But in Cambodia, at least in Phnom Penh (the capital), there are
multiple people at every single corner, along the sidewalks. There
were people who were landmine victims who had lost limbs, who would drag
themselves out into the middle of the road so you had to go around them.
As you're waiting at a light, you have no choice but to look down and
make eye contact.
It's hard enough in Eugene when you
make eye contact with someone asking for money or food, at least for me,
it tears me up a little bit inside to know that I can't do that much to
help them. But there's something else when you're sitting
alongside a person whose legs end just above his knees, and they're
pulling themselves around on a little skateboard-like board.
There's something about seeing that kind of pain and that kind of
suffering that just. . . . . . . I don't want to say a part of you dies
inside, but it's almost like that. It's just a really deep pain.
So in this whole area along the
riverfront, there is extreme poverty, but at the same time it's a
tourist area, so there's a lot of white Europeans walking around, buying
drinks, and drinking and having a good time. This guy on the
little board walked up to one of them who was taking pictures, and was
kind of just sitting on his board, and the tourist looked down and
snapped a photo of the beggar and then just keeps going like nothing
changed or happened.
At one point we stopped and we sat
along this wall that went alongside the river, and off on our right-hand
side, imagine the Asian palaces like in the movie "Mulan" from Disney --
picture that in real life, but more glamorous. And that's what the
King's palace is, it overlooks the river, it's just beautiful and
wonderful. You can see the little ornaments. But then you
look on the other side of the wall we were sitting on, a long concrete
embankment down to the river. Along the bottom where the water
meets the concrete, it was just littered with garbage. There's
people down there fishing, because fishing was one of the only ways to
get any type of meat, because meat is so incredibly expensive in the
area. And then along the river were these little floating shacks
that people were living in.
As you looked down the river and looked
to the left, there were a couple of them right next to each other, and
there were children with no clothes on (because they didn't have enough
money for clothes), bouncing back and forth, playing. That's where
this grandiose palace that was built for the King is placed --
overlooking the slums of the river. So you have this incredible,
incredible tension between the extremely wealthy, and the destitute.

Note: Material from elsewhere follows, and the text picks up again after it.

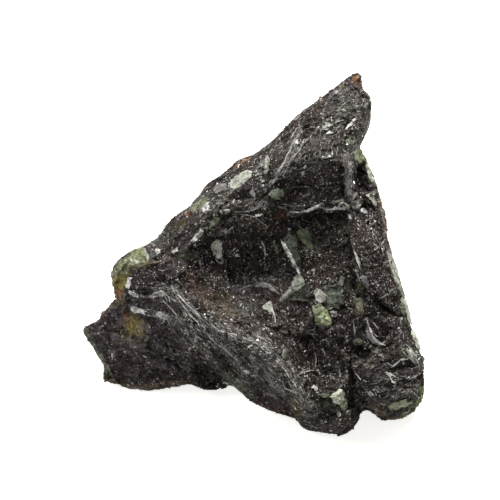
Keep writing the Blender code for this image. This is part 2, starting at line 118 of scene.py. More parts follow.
# A painted area: its tint, how much it covers, how soft its edge is in millimetres, and its corners.
Area = namedtuple("Area", "tint cover edge corners")
AREAS = {
    "upper face": Area("grey_rock", 0.8, 1.5, [(345, 85), (366, 100), (368, 122), (356, 152), (320, 158),
        (300, 176), (283, 178), (290, 150), (300, 118), (322, 98)]),
    "upper green band": Area("dim_green", 0.55, 0.8, [(335, 111), (340, 106), (347, 101), (360, 101),
        (360, 108), (352, 110), (342, 113)]),
    "strip": Area("grey_rock", 0.45, 2.0, [(160, 245), (198, 208), (240, 165), (292, 122), (302, 128),
        (282, 176), (250, 205), (214, 232), (186, 256), (160, 264)]),
    "strip purple band": Area("purple_rock", 0.8, 0.8, [(228, 190), (262, 174), (268, 180), (258, 194),
        (230, 198)]),
    "dark face": Area("purple_rock", 0.6, 0.8, [(294, 163), (320, 158), (345, 160), (345, 200), (328, 204),
        (305, 204), (290, 207), (284, 196)]),
    "bowl": Area("dark_rock", 0.6, 2.0, [(236, 224), (262, 216), (288, 236), (284, 262), (300, 284),
        (272, 300), (236, 302), (224, 282), (226, 250)]),
    "slab": Area("purple_rock", 0.85, 1.0, [(346, 216), (366, 212), (384, 196), (390, 240), (402, 290),
        (400, 318), (366, 290), (354, 250)]),
    "left face": Area("lilac_rock", 0.75, 1.5, [(128, 264), (165, 260), (196, 290), (178, 330),
        (130, 322)]),
    "left lower face": Area("lilac_rock", 0.9, 2.0, [(84, 332), (104, 312), (128, 296), (160, 300),
        (190, 336), (200, 378), (110, 384), (104, 362)]),
    # Painted shade: black laid in the carved hollow between the left block and the ridge.
    "left hollow": Area("black", 0.95, 1.0, [(194, 360), (210, 361), (213, 370), (226, 381), (218, 390),
        (205, 388), (195, 381), (192, 370)]),
    "left olive": Area("olive", 0.6, 1.5, [(112, 330), (128, 324), (140, 333), (154, 344), (116, 346)]),
    # Painted shade: black laid along the carved groove of the left block.
    "left groove shade": Area("black", 0.7, 1.0, [(106, 328), (128, 328), (132, 334), (108, 334)]),
    "left yellow spot": Area("yellow", 0.75, 1.4, [(123, 323), (128, 317), (136, 315), (141, 322),
        (146, 331), (141, 335), (132, 334), (126, 330)]),
    "left orange spot": Area("orange", 0.6, 1.2, [(121, 321), (125, 313), (130, 317), (128, 325)]),
    "green lump": Area("waxy_green", 0.97, 0.4, [(112, 272), (119, 261), (126, 256), (134, 250), (142, 247),
        (149, 256), (149, 265), (140, 267), (130, 270), (129, 276), (116, 278)]),
    "green lump yellow": Area("yellow", 0.9, 0.5, [(116, 275), (129, 273), (127, 282), (122, 291),
        (112, 289), (113, 280)]),
    "green lump orange": Area("orange", 0.8, 0.5, [(112, 289), (123, 289), (125, 295), (117, 300),
        (111, 296)]),
    "left pink foot": Area("tan", 0.5, 0.8, [(108, 298), (124, 296), (128, 304), (110, 308)]),
    "tan patch": Area("orange", 0.1, 1.2, [(184, 275), (194, 272), (204, 282), (212, 288), (217, 291),
        (217, 308), (211, 313), (205, 308), (197, 296), (187, 290)]),
    "tan patch olive": Area("olive", 0.4, 1.2, [(217, 292), (231, 295), (232, 314), (218, 318)]),
    "valley": Area("dark_rock", 0.85, 1.6, [(290, 326), (345, 322), (344, 386), (316, 396), (302, 372),
        (284, 346)]),
    "brown zone": Area("brown_rock", 0.85, 1.5, [(304, 248), (340, 236), (346, 284), (308, 286)]),
    "middle low": Area("dark_rock", 0.8, 1.2, [(276, 302), (310, 300), (312, 328), (284, 326)]),
    "under brow": Area("green_rock", 0.6, 0.8, [(309, 212), (322, 208), (328, 228), (318, 224),
        (310, 219)]),
    "green triangle": Area("olive", 0.85, 0.4, [(281, 301), (291, 295), (301, 290), (310, 281), (310, 298),
        (298, 300)]),
    "teal face": Area("blue_grey", 0.85, 0.4, [(325, 287), (338, 289), (338, 303), (328, 305), (326, 295)]),
    "upper blue face": Area("blue_grey", 0.6, 0.6, [(288, 222), (299, 216), (303, 226), (294, 231)]),
    "middle blue face": Area("blue_grey", 0.85, 0.5, [(283, 240), (291, 240), (296, 250), (300, 256),
        (300, 270), (290, 258)]),
    "red patch": Area("rust", 0.75, 0.7, [(276, 210), (288, 210), (288, 216), (281, 222), (276, 218)]),
    # Painted shade: black laid in the carved pocket and just below it.
    "pocket": Area("black", 0.95, 0.5, [(352, 166), (366, 166), (369, 190), (354, 192)]),
    "pocket low": Area("black", 0.8, 0.5, [(360, 196), (370, 201), (367, 206), (361, 203)]),
    "lobe": Area("black", 0.75, 1.5, [(352, 366), (410, 356), (424, 384), (420, 404), (396, 418),
        (362, 412), (356, 390)]),
    "ridge": Area("black", 0.8, 1.5, [(190, 312), (222, 334), (262, 350), (306, 404), (298, 415),
        (250, 394), (226, 370), (204, 344)]),
    # Painted shade: black laid in the carved crevice and pit.
    "crevice": Area("black", 0.9, 0.8, [(345, 362), (352, 362), (356, 376), (352, 408), (346, 410)]),
    "pit": Area("black", 0.95, 0.5, [(353, 347), (370, 346), (372, 358), (362, 362), (354, 359)]),
    "foot dome": Area("green_rock", 0.8, 0.8, [(306, 402), (322, 397), (336, 400), (342, 412), (312, 415)]),
    "foot bottom": Area("purple_rock", 0.9, 1.0, [(300, 415), (345, 415), (345, 432), (302, 430)]),
    "slab beige": Area("tan", 0.6, 0.4, [(352, 299), (360, 296), (365, 308), (363, 314), (357, 316),
        (354, 310)]),
    "slab olive": Area("olive", 0.95, 0.3, [(356, 283), (362, 282), (365, 289), (360, 294), (357, 289)]),
    "dark teal": Area("blue_grey", 0.3, 0.5, [(356, 318), (366, 318), (367, 334), (357, 335)]),
}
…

And it's right there. I got one picture where you can see both the
palace and some of the shacks in the same photo. That tension is
just heartbreaking.
They have these things called tuk-tuks,
which are wagons behind motorcycles, kind of like taxis. One of
them that I saw on that day had a public service announcement.
Now, over here, our public service announcements are about things like
anti-smoking, or don't drink & drive, and that sort of thing. This
public service announcement in Cambodia, on the back of a tuk-tuk, had a
picture of a man holding a child's hand, and it said: "Sex with
children is illegal".
My first reaction was why in the world
would you even make a public service announcement about that?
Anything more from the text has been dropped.